The band went their separate ways in 1965. I joined the army a year later and lost my interest in playing for many years. In 1978 my ex-wife and I decided to take a year off to travel around the US mostly camping. I knew that I would have a lot of free time so I decided to take a few classical guitar lessons so that I could self-teach myself how to play in that style while travel around the US. I spent many hours around campfires practicing on the classical guitar. The main objective of our travels was to find a new place to live away from big city living. Six months into the trip we decided that Sandpoint, Idaho would become our new home. Unfortunately, I again abandoned playing the guitar for many years. They say in life that you don’t usually regret the things you did but it’s the thing that you didn’t do that are most regretful. This certainly was the case with me my on-and-off commitment to the guitar.
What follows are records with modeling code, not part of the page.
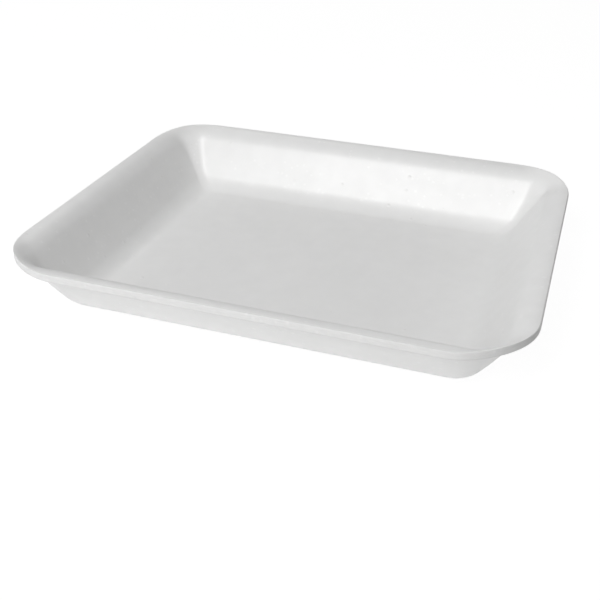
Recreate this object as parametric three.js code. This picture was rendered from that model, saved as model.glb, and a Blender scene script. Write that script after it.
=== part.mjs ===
// A shallow food tray, thermoformed in one piece from a sheet of expanded polystyrene foam.
// Millimetres, +Z up. The origin is the centre of the underside, on the surface the tray stands on.
//
// One section runs all the way round the tray: an upright cut edge, a lip that rises over a low
// crest and turns down into the wall, a sloping wall, and a fillet that runs out into the flat
// floor. The section is lofted through rounded rectangles, one for each of its points, which
// shrink towards the floor.

import * as THREE from 'three';

// Outline of the rim, seen from above
const length = 225;
const width = 186;
const rimCornerRadius = 32.5;

// Heights, from the underside
const height = 31;
const cornerLift = 1;

// Section: the sheet, and the curves of its upper face
const sheetThickness = 3.6;
const cutEdgeRounding = 0.6;
const lipRadius = 13;
const lipDroopDegrees = 3.5;
const wallSlopeDegrees = 56;
const footRadius = 14;
const floorCornerRadius = 7;

// How fast the corners tighten below the rim: the power of the share of the way left to the floor
const cornerTightening = 2.4;

// Smoothness of the round stretches, in flat facets
const facets = { rimCorner: 14, lip: 8, foot: 8, cutEdge: 2 };

const wallSlope = THREE.MathUtils.degToRad(wallSlopeDegrees);
const lipDroop = THREE.MathUtils.degToRad(lipDroopDegrees);
const crestInset = lipRadius * Math.sin(lipDroop);
const floorInset = insetOfFloor();

// How far the floor's flat lies inside the rim's outline: the run out to the lip's crest, the two
// curves and the straight wall between them, whose length is what the curves leave of the height.
function insetOfFloor() {
  const curves = lipRadius + footRadius;
  const straightRise = height - sheetThickness - curves * (1 - Math.cos(wallSlope));
  return crestInset + curves * Math.sin(wallSlope) + straightRise / Math.tan(wallSlope);
}

// An arc of the section as points of (inset from the rim's outline, height).
function arc(inset, z, radius, startAngle, endAngle, steps) {
  const clockwise = endAngle < startAngle;
  return new THREE.EllipseCurve(inset, z, radius, radius, startAngle, endAngle, clockwise).getPoints(steps);
}

// The rounding between the upright cut edge and a curved face of the lip, from the distance
// between their centres: its height, and how far past the crest the two curves meet.
function cutCorner(reach) {
  const out = crestInset - cutEdgeRounding;
  return { z: height - lipRadius + Math.sqrt(reach ** 2 - out ** 2), angle: Math.asin(out / reach) };
}

// The upper face, from the cut edge down to the floor. Both curves share their centres with the
// lower face, so the sheet keeps its thickness round them.
function upperFace() {
  const up = Math.PI / 2;
  const round = cutEdgeRounding;
  const corner = cutCorner(lipRadius - round);
  const droop = up + corner.angle;
  return [
    ...arc(round, corner.z, round, Math.PI, droop, facets.cutEdge),
    ...arc(crestInset, height - lipRadius, lipRadius, droop, up - wallSlope, facets.lip).slice(1),
    ...arc(floorInset, sheetThickness + footRadius, footRadius, -up - wallSlope, -up, facets.foot),
  ];
}

// The lower face, from the underside out to the cut edge.
function lowerFace() {
  const up = Math.PI / 2;
  const round = cutEdgeRounding;
  const inside = lipRadius - sheetThickness;
  const outside = footRadius + sheetThickness;
  const corner = cutCorner(inside + round);
  const droop = corner.angle;
  return [
    ...arc(floorInset, outside, outside, -up, -up - wallSlope, facets.foot),
    ...arc(crestInset, height - lipRadius, inside, up - wallSlope, up + droop, facets.lip),
    ...arc(round, corner.z, round, droop - up, -Math.PI, facets.cutEdge).slice(1),
  ];
}

// The rounded rectangle through one point of the section. Its corners tighten towards the floor,
// and the rim stands a little higher round them, a rise that fades out towards the floor.
function ringAt(point) {
  const share = Math.max(0, 1 - point.x / floorInset);
  const radius = THREE.MathUtils.lerp(floorCornerRadius, rimCornerRadius, share ** cornerTightening);
  const lift = cornerLift * share ** 2;
  const centreX = length / 2 - point.x - radius;
  const centreY = width / 2 - point.x - radius;
  const corners = [[1, 1], [-1, 1], [-1, -1], [1, -1]];
  return corners.flatMap(([sideX, sideY], index) => {
    const start = index * Math.PI / 2;
    const x = sideX * centreX;
    const y = sideY * centreY;
    const curve = new THREE.EllipseCurve(x, y, radius, radius, start, start + Math.PI / 2);
    const steps = facets.rimCorner;
    return curve.getPoints(steps).map((spot, step) => {
      const rise = Math.sin(Math.PI * step / steps) ** 2;
      return new THREE.Vector3(spot.x, spot.y, point.y + lift * rise);
    });
  });
}

// A closed skin over a row of rings: a band between each ring and the next, and a fan of
// triangles that closes the first ring over the floor and the last ring under it.
function loftedBody(rings) {
  const around = rings[0].length;
  const floorCentre = new THREE.Vector3(0, 0, rings[0][0].z);
  const undersideCentre = new THREE.Vector3(0, 0, rings.at(-1)[0].z);
  const points = [...rings.flat(), floorCentre, undersideCentre];
  const floorIndex = points.length - 2;
  const undersideIndex = points.length - 1;
  const lastRing = (rings.length - 1) * around;
  const faces = [];
  for (let step = 0; step < around; step += 1) {
    const next = (step + 1) % around;
    faces.push(floorIndex, step, next);
    for (let ring = 0; ring < lastRing; ring += around) {
      faces.push(ring + step, ring + around + step, ring + around + next);
      faces.push(ring + step, ring + around + next, ring + next);
    }
    faces.push(undersideIndex, lastRing + next, lastRing + step);
  }
  const geometry = new THREE.BufferGeometry().setFromPoints(points);
  geometry.setIndex(faces);
  geometry.computeVertexNormals();
  return geometry;
}

function foamTray() {
  const foam = new THREE.MeshStandardMaterial({ color: 0xf2f2f1, roughness: 0.8, metalness: 0 });
  foam.name = 'foam';
  const fromFloorToUnderside = [...upperFace().reverse(), ...lowerFace().reverse()];
  const tray = new THREE.Mesh(loftedBody(fromFloorToUnderside.map(ringAt)), foam);
  tray.name = 'tray';
  return tray;
}

const model = new THREE.Group();
model.name = 'foam_tray';
model.add(foamTray());

export default model;
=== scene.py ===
"""A white foam food tray on a pale floor, in soft studio light.

The tray is one sheet of polystyrene foam, thermoformed with its lip and cut out. Lengths are in
metres, +Z is up, and the origin is the centre of the tray's underside.
"""

import math

import bpy
from mathutils import Matrix, Vector


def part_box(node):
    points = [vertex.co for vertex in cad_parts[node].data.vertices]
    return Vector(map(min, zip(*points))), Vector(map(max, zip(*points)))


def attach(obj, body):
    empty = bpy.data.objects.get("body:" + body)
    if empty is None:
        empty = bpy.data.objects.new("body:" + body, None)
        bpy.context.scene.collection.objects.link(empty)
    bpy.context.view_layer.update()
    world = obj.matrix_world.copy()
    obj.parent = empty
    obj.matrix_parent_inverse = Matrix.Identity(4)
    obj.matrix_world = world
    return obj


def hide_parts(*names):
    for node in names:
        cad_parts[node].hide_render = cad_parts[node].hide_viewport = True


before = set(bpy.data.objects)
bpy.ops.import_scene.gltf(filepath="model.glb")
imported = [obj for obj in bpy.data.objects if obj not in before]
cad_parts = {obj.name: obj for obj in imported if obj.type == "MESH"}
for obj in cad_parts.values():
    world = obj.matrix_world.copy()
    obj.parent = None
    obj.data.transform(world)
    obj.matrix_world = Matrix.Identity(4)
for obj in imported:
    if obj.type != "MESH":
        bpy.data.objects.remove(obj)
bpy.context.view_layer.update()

MM = 0.001

# Sizes of the section: the sheet, and the curves of its upper face
SHEET = 3.6 * MM
RIM_CORNER_RADIUS = 32.5 * MM
CUT_EDGE_ROUNDING = 0.6 * MM
LIP_FLAT = 0.8 * MM
LIP_RADIUS = 13 * MM
WALL_SLOPE = math.radians(56)
FOOT_RADIUS = 14 * MM

# The corners tighten below the rim by a power of the share of the way left to the floor. The
# inner face tightens more than the outer one, where the stretched sheet thins round the corner.
FLOOR_CORNER_RADIUS = 4 * MM
UNDERSIDE_CORNER_RADIUS = 7 * MM
INNER_TIGHTENING = 3.4
OUTER_TIGHTENING = 2.4

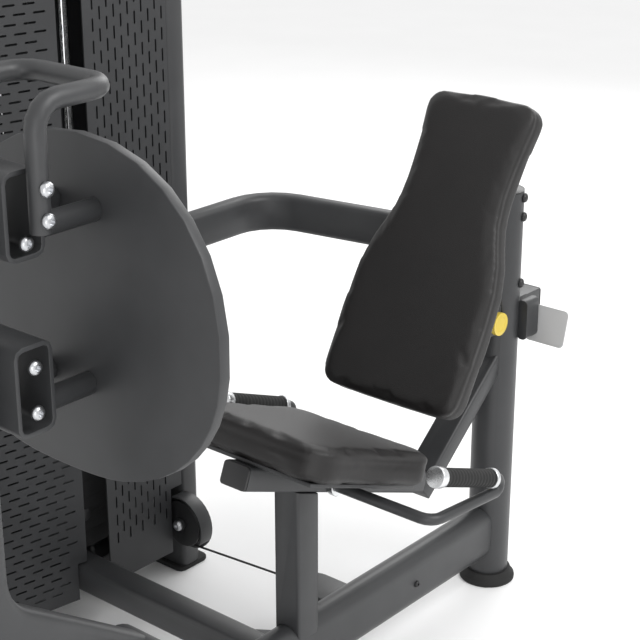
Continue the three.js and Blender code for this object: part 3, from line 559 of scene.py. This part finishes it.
def grips(finishes):
    """Rubber sleeves with shallow rings."""
    along = Vector((0, *GRIP_RUN)).normalized()
    length = math.hypot(*GRIP_RUN) - 0.012
    for side, hand in ((1, "left"), (-1, "right")):
        start = Vector((side * GRIP_X, *GRIP_FRONT)) + along * 0.0072
        profile = [(0, 0.0118), (0, 0.0165), (0.001, 0.0175)]
        rings = 15
        pitch = (length - 0.0152) / rings
        for k in range(rings):
            at = 0.004 + k * pitch
            profile += [(at, 0.0175), (at + 0.0008, 0.0169), (at + 0.0020, 0.0169),
                        (at + 0.0028, 0.0175)]
        end = length - 0.0074
        profile += [(end - 0.001, 0.0175), (end, 0.0165), (end, 0.0118)]
        item = turned(f"grip_rubber_{hand}", profile, start, start + along, "frame", "rubber", finishes)
        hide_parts(f"hand_grip_{hand}")


def pulley_nut(finishes):
    """The screw in the end of the front pulley's axle, fixed to the frame."""
    dome_bolt("front_pulley_nut", (-0.0905, -1.33, 0.15), (-1, 0, 0), 0.010, "frame", "zinc", finishes)


# ---------- everything together ----------
OWN_FORM = ("seat_pad", "back_pad", "side_panel_rear", "side_panel_front", "hand_grip_left",
            "hand_grip_right", "placard")
EDGE = 0.0016
OTHER_EDGE = {"drive_cable": 0, "stack_cable": 0, "handle_tube_left": 0, "handle_tube_right": 0,
              "footplate": 0.003, "tower_top_cover": 0.004, "rear_foot": 0.0015,
              "selected_plates": 0.001, "resting_plates": 0.001, "rear_pulley_guard": 0.0006,
              "slide_sleeve": 0.0012, "tower_shroud": 0.0008, "grab_handle": 0.0005}


def build():
    camera()
    studio()
    finishes = make_finishes()
    for node in sorted(NODES):
        if node in OWN_FORM:
            continue
        width = OTHER_EDGE.get(node, EDGE)
        limit = math.radians(60) if width == 0 else SMOOTH_BELOW
        refine(node, finishes, width, limit)
    pad("seat_pad", SEAT_ORIGIN, SEAT_TILT, 2, 0.065, 0.62, finishes)
    pad("back_pad", BACK_ORIGIN, BACK_TILT, 1, 0.058, 0.38, finishes)
    side_panels(finishes)
    grips(finishes)
    handle_fittings(finishes)
    end_caps(finishes)
    bolts(finishes)
    placard(finishes)
    pulley_nut(finishes)


build()
bpy.context.view_layer.update()
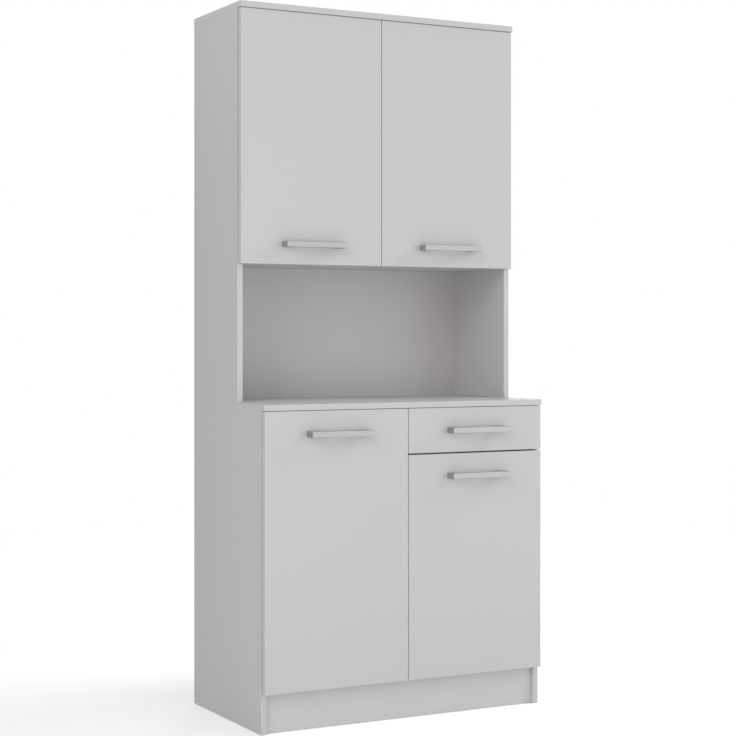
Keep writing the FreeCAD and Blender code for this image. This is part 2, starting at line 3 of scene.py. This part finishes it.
import bpy
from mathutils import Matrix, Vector


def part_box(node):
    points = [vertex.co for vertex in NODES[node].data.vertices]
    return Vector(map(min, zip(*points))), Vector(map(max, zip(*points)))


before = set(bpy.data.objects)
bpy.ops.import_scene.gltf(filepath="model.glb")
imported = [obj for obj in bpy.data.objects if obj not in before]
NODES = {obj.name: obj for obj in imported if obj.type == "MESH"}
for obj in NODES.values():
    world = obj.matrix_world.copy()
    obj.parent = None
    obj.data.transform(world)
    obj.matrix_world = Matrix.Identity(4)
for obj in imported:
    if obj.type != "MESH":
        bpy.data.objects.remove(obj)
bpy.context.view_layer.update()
scene = bpy.context.scene

MM = 0.001


# ------------------------------------------------------------------
# A short way to write shader node trees
# ------------------------------------------------------------------
class Tree:
    def __init__(self, name):
        self.mat = bpy.data.materials.new(name)
        self.mat.use_nodes = True
        self.t = self.mat.node_tree
        self.t.nodes.clear()
        self.out = self.t.nodes.new("ShaderNodeOutputMaterial")
        self.coord = self.t.nodes.new("ShaderNodeTexCoord")
        self.p = self.coord.outputs["Object"]
        self.n = self.coord.outputs["Normal"]
        self._xyz = None

    def new(self, kind, **settings):
        node = self.t.nodes.new(kind)
        for k, v in settings.items():
            setattr(node, k, v)
        return node

    def put(self, socket, value):
        if isinstance(value, bpy.types.NodeSocket):
            self.t.links.new(value, socket)
        elif value is not None:
            socket.default_value = value

    def math(self, op, a, b=None, c=None, clamp=False):
        node = self.new("ShaderNodeMath", operation=op, use_clamp=clamp)
        for k, v in enumerate((a, b, c)):
            if v is not None:
                self.put(node.inputs[k], v)
        return node.outputs[0]

    def add(self, a, b):
        return self.math("ADD", a, b)

    def sub(self, a, b):
        return self.math("SUBTRACT", a, b)

    def mul(self, a, b):
        return self.math("MULTIPLY", a, b)

    def lesser(self, *values):
        s = values[0]
        for v in values[1:]:
            s = self.math("MINIMUM", s, v)
        return s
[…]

It wasn’t until I was in my 50’s that I once again became inspired to play my classical guitar. What was different this time around was that I abandoned the idea of just playing classical music and started pursuing other fingerpicking styles but always on my classical guitar. I want to make a point that I do not consider myself a classical guitarist but instead, I am simply a fingerpicking soloist that plays music on a classical guitar. Also, to my surprise, it was at this time that I started composing music for the first time. It was not my intent to do so. Creativity just oozed out of me effortlessly.
I feel a great sense of accomplishment to share my music with you at 74 years old and, lastly, I hope it inspires you to follow your aspirational dreams because, folks, “It’s Never Too Late!”